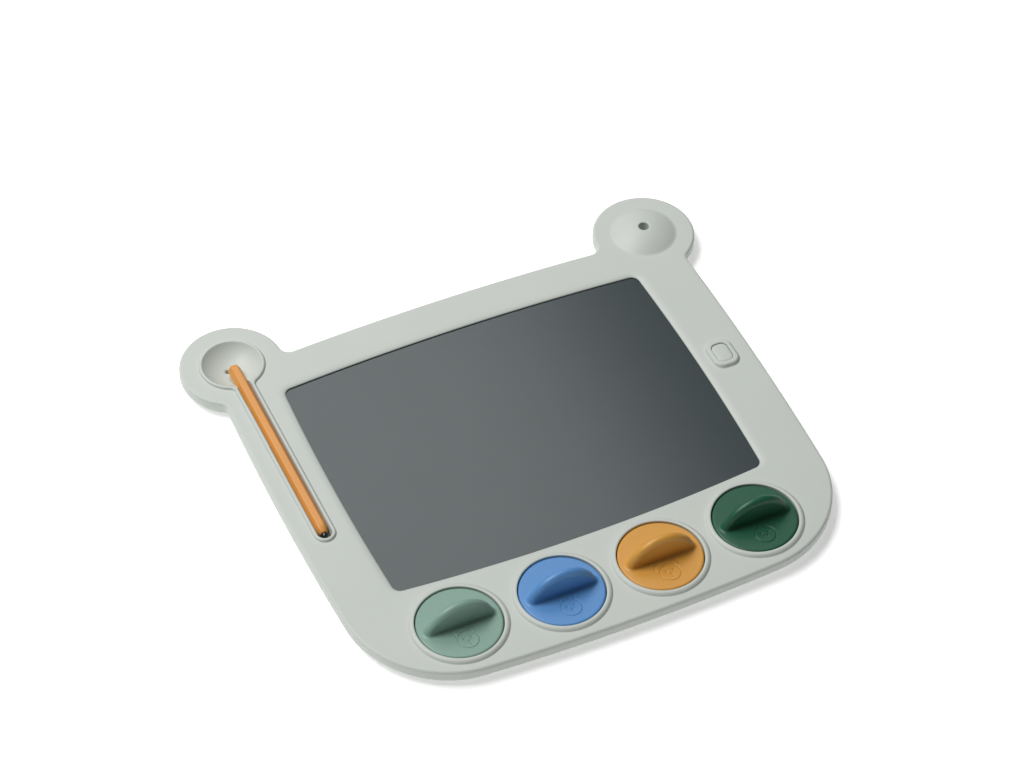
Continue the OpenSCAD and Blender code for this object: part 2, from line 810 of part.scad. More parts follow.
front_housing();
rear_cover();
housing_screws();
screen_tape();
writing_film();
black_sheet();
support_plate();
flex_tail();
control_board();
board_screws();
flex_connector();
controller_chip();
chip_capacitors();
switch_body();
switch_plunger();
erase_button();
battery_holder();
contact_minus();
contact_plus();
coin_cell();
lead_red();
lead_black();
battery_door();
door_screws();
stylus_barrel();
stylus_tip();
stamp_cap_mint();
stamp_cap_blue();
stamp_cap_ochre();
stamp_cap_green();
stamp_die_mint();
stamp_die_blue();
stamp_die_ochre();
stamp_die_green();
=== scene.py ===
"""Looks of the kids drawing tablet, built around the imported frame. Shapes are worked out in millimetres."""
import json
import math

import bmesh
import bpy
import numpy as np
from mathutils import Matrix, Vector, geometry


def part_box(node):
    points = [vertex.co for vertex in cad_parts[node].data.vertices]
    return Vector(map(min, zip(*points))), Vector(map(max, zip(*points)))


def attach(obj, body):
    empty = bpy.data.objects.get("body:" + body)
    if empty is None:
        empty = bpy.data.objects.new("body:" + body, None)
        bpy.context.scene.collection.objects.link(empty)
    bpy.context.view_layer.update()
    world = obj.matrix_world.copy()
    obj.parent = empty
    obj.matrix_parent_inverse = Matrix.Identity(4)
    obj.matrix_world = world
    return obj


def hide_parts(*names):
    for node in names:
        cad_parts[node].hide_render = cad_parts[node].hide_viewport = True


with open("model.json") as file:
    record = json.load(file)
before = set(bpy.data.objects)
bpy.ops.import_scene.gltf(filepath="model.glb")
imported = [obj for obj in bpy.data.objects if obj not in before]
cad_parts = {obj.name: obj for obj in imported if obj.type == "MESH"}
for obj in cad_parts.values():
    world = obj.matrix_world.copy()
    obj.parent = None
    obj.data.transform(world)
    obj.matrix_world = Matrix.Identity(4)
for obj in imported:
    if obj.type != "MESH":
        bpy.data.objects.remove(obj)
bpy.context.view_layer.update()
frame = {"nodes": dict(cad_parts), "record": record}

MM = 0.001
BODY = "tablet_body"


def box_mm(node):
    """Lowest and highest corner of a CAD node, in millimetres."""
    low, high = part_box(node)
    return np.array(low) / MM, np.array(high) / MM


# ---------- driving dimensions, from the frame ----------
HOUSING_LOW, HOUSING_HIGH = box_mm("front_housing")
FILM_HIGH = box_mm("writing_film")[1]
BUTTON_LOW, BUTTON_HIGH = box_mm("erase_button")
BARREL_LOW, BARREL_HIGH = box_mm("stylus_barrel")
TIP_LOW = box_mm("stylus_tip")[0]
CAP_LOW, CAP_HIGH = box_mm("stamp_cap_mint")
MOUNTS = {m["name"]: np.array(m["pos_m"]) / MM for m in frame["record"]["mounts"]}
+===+
Prompt: Extract the lines from the line with "switch_body();" to the line with "imported = [obj", inclusive, reproducing them exactly and leaving out every other line.

Task response:
switch_body();
switch_plunger();
erase_button();
battery_holder();
contact_minus();
contact_plus();
coin_cell();
lead_red();
lead_black();
battery_door();
door_screws();
stylus_barrel();
stylus_tip();
stamp_cap_mint();
stamp_cap_blue();
stamp_cap_ochre();
stamp_cap_green();
stamp_die_mint();
stamp_die_blue();
stamp_die_ochre();
stamp_die_green();
=== scene.py ===
"""Looks of the kids drawing tablet, built around the imported frame. Shapes are worked out in millimetres."""
import json
import math

import bmesh
import bpy
import numpy as np
from mathutils import Matrix, Vector, geometry


def part_box(node):
    points = [vertex.co for vertex in cad_parts[node].data.vertices]
    return Vector(map(min, zip(*points))), Vector(map(max, zip(*points)))


def attach(obj, body):
    empty = bpy.data.objects.get("body:" + body)
    if empty is None:
        empty = bpy.data.objects.new("body:" + body, None)
        bpy.context.scene.collection.objects.link(empty)
    bpy.context.view_layer.update()
    world = obj.matrix_world.copy()
    obj.parent = empty
    obj.matrix_parent_inverse = Matrix.Identity(4)
    obj.matrix_world = world
    return obj


def hide_parts(*names):
    for node in names:
        cad_parts[node].hide_render = cad_parts[node].hide_viewport = True


with open("model.json") as file:
    record = json.load(file)
before = set(bpy.data.objects)
bpy.ops.import_scene.gltf(filepath="model.glb")
imported = [obj for obj in bpy.data.objects if obj not in before]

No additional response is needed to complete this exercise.